Saturday, December 08, 2018

Oh, Oh, Oh, Conversations with Cripples

Three conversations:

1.

At the gym, for exercise, I go up and down the ramp somewhere between 10 and 20 times. I'm not travelling for a bit so I want to do exercise that keeps my 'pushing' skills at their max. It's a long ramp, a good grade, and it really works my muscles. I arrive at the top to a question from a fellow member who had just come over to work on the cable machine at the top of the ramp:

"So, why do you push yourself up and down the ramp. You'd think you'd be tired of pushing all day."

"So, why do you run on the treadmill?"

(pause)

"Oh."

2.

I am at the till having made a purchase, there is a little bit of a line up behind me. I had taken my gloves off so I could complete the transaction. When done, I take a moment to put my gloves back on. I never push without gloves, today it's even more important because my wheels are both wet and dirty. The clerk, looks up at an impatient line-up (putting Christ into Christmas is way easier that putting Christ into fellow shoppers) and asks:

"Why do you wear gloves anyway?"

Gloves on, I roll back to where I can look down at the tellers feet.

"Why do you wear shoes anyway, you're indoors?"

"Oh.

3.

At an informal gathering people are chatting, someone I don't know is there and they are asking their friend about who I am and what I do. Their friend and I aren't friends but we have friends in common and they answer by describing a bit about what I do. Later I am asked by the same person who asked the first question (lots of points if you followed all that) in a mammoth act of ignorance about disability, benefits and the poverty line:

"Can I ask you why you work, surely you could live off the benefits?"

"Do you work?" I ask.

"Yes, I love my job, I ..." when they finish I say.

"I don't understand why you work, surely you could live off unemployment and other benefit packages."

"Oh."

Question for all of you. Are we that alien to them? Are we so far from the norm that they can't see any typical motivations for us? How do people grow so ignorant about people who live in their midst? But I guess this also explains racism, sexism, homophobia, Islamophobia, disphobia, and ableism, huh?
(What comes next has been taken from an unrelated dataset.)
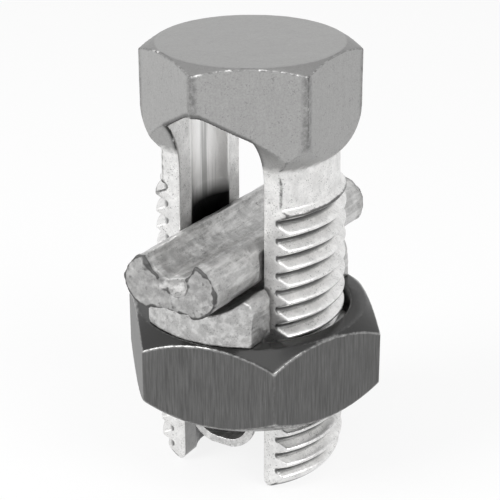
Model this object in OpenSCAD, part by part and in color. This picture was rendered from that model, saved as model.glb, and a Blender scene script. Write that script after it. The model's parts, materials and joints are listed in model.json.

and I'll throw in a 4th one for free:

"Why do you write a blog?"

"Because I enjoy typing."

4 comments:

Alicia Butcher Ehrhardt said...

I would much rather have worked, but I couldn't. After an expensive PHD in hard science, ME/CFS (as we call it now) took my brain and my energy and gave me brain fog and exhaustion in unequal return. And a whole host of other not-fun things.

Work is good. Work is part of your identity. I would have done anything to be able to, so much so that I've turned myself into a novelist because I can do that in tiny chunks.

Do what you can - it's important.

helencs said...

My friend and I were discussing the blog I shared with you on Facebook. She said "But why would someone think that's ok? What's wrong with people?"
The first thing out my mouth was "it seems like there's a lot wrong with some people"
I'm not sure when some folk lose that ability to see all people as people. My 6 & 3 year old obviously notice difference and will often ask about what they see but we just talk about it. They don't start from a position of thinking less about a person.

Rachel S said...

Young kids are kind of awesome about it with me - give me a minute to tell them that grownups can be super-extra-short as well as super-extra-tall, my bones just didn't grow like most people's, and that they will outgrow me in the not-distant future, and they seem to think that is cool. It's easier dealing with them than some fellow adults, really.

Yes, dude in the grocery store aisle, I know you're staring at me.

Jenni said...

In her TED talk 'I'm not your inspriation, thank you very much' Stella Young says non-disabled people are taught to believe that becoming disabled is a Bad Thing, and therefore that people who are disabled and having a life are 'exceptional'. I think seeing disabled people as 'exceptional' can make it harder to see us as the same as everyone else.

I would go one step further and say that, if you hold a 'just world' fallacy mindset, you may believe disabled people are 'bad' people who became disabled as a 'punishment' that they 'deserve'. If you believe that, then it would damage your sense of yourself as a 'good' person who doesn't 'deserve' the punishment of disability, if you discovered that disabled people are just like you.